NERC investment has ensured this will be a centre of international excellence which will allow both Cranfield and FAAM to collaborate. NCAS involvement highlights the significance for the UK of atmospheric science, with Met Office scientists also based here. Cranfield University's airport is also home to FAAM's iconic atmospheric research aircraft.

Jo Johnson talking to Professor Stephen Mobbs

Jo Johnson (centre) talks to the director of NCAS, Professor Stephen Mobbs

NERC's chief executive, Professor Duncan Wingham, said:

"This collaboration builds on NERC's existing investments in the national capability provided by NCAS and the unique airborne laboratory FAAM, aiming to advance our understanding of how emissions contribute to impacts on our planet and its inhabitants - be these air pollution, climate change or ozone depletion. I look forward to seeing this exciting endeavour develop in the years to come."

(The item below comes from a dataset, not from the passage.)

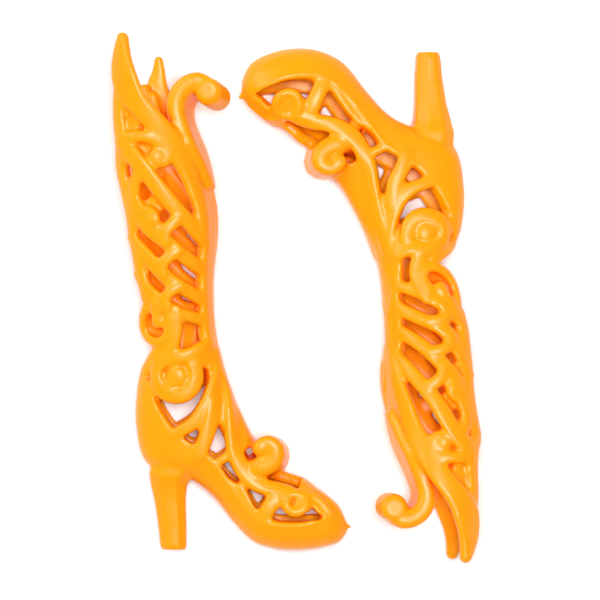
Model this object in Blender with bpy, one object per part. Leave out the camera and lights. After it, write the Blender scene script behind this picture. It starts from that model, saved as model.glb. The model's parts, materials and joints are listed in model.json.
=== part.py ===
"""A pair of openwork knee-high boots for a 1:6 fashion doll, each one soft moulding.

Both boots lie on their left side, near (right-hand) side up, heads to tails.  A boot is drawn
in its own side view: X from heel to toe, Z from heel tip to knee, in millimetres.  The leg
and foot are a "last", a smooth closed skin through cross-sections, and every strand of the
lattice is a flat bar that follows that skin.  The far side mirrors the near side.
"""
import math

import bmesh
import bpy
import numpy as np
from mathutils import Matrix, Vector

MM = 0.001

# ---------------------------------------------------------------- driving dimensions (mm)
WALL = 1.2            # thickness of the moulded strands
SHELL_WALL = 1.1      # thickness of the shoe's shell
JOINT_GAP = 0.12      # clearance left between neighbouring regions of one moulding
STRAND_STEP = 1.9     # length of one facet along a strand
CURL_STEP = 1.25      # the same where a node is one curl
STRAND_SPREAD = 0.2   # added to every strand's drawn width, so that its foot meets its neighbour's
RETRIES = 6           # attempts at a clean cut between regions
STRAND_DRAFT = 0.22   # how much narrower a strand's outer face is, at each edge
CURL_STAND = {"instep_curl": 3.1}    # curls that stand free: height over the mid plane
NEAR, FAR = -1, 1     # side of the boot: near looks up as it lies, far rests on the table

SHELLS = [("counter_shell", 6.55, 9.3, 6), ("arch_shell", 9.4, 13.38, 9), ("toe_shell", 13.5, 17.9, 10)]
CAP_SPAN, CAP_EDGE = (14.3, 17.3), (0.72, 0.1)    # toe cap: stations, and where its sides stop
CAP_SEAM = 0.25                                    # gap between the toe cap and the shell's rim
SPINE_SPAN, SPINE_EDGE = (2.8, 6.1), (0.80, 0.72)  # shin spine, likewise

LEFT_PLACE = (-21.75, -36.54)    # where the left boot's own origin lies on the table
RIGHT_PLACE = (22.04, 36.83)     # the same for the right boot, which lies turned end for end

# Cross-sections of the last, from knee to toe: back or sole point, front or instep point,
# half width, and lean.  Lean is how far a soft boot's far side slides forwards and upwards
# per unit of width as it lies.
LEFT_SECTIONS = [
    ((-5.0, 76.0), (10.4, 76.0), 6.4, (0.38, -0.15)),
    ((-5.6, 66.0), (10.0, 66.0), 6.3, (0.33, -0.05)),
    ((-5.15, 57.0), (9.6, 57.0), 6.1, (0.27, 0.00)),
    ((-3.85, 47.8), (9.5, 47.8), 5.9, (0.20, 0.02)),
    ((-2.9, 40.0), (9.1, 40.0), 5.2, (0.15, 0.05)),
    ((-1.9, 33.5), (9.25, 33.5), 4.5, (0.12, 0.08)),
    ((-0.9, 29.3), (9.9, 28.6), 4.1, (0.10, 0.08)),
    ((-2.0, 24.0), (11.2, 24.2), 3.9, (0.05, 0.08)),
    ((-2.2, 18.0), (12.9, 20.6), 3.8, (0.03, 0.10)),
    ((-0.6, 12.7), (14.3, 17.6), 3.7, (0.00, 0.10)),
    ((5.0, 10.8), (15.6, 15.4), 3.5, (0.00, 0.10)),
    ((9.0, 7.9), (16.8, 13.4), 3.4, (0.00, 0.10)),
    ((12.0, 4.1), (18.2, 11.9), 3.6, (0.00, 0.10)),
    ((15.0, 1.2), (19.8, 11.3), 3.9, (0.00, 0.10)),
    ((18.5, 0.15), (21.6, 10.9), 4.1, (0.00, 0.10)),
    ((22.0, 0.05), (23.4, 9.7), 4.0, (0.00, 0.10)),
    ((25.0, 0.45), (25.6, 8.1), 3.3, (0.00, 0.08)),
    ((27.4, 1.2), (27.4, 6.5), 1.9, (0.00, 0.05)),
    ((28.6, 2.6), (28.5, 4.2), 0.35, (0.00, 0.00)),
]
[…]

Sir Peter Gregson, chief executive and vice-chancellor of Cranfield, said:

"The centre is the latest in a series of world-class facilities on campus, and is the result of multi-agency collaboration. The centre heralds a new era in climate and atmospheric understanding."


Further information

Mary Goodchild
News & media officer
01793 411939


Notes

1. NERC is the UK's main agency for funding and managing research, training and knowledge exchange in the environmental sciences. Our work covers the full range of atmospheric, Earth, biological, terrestrial and aquatic science, from the deep oceans to the upper atmosphere and from the poles to the equator. We co-ordinate some of the world's most exciting research projects, tackling major issues such as climate change, environmental influences on human health, the genetic make-up of life on Earth, and much more. NERC is a non-departmental public body. We receive around £330 million of annual funding from the Department for Business, Energy & Industrial Strategy (BEIS).

2. Cranfield is an exclusively postgraduate university that is a global leader for education and transformational research in technology and management.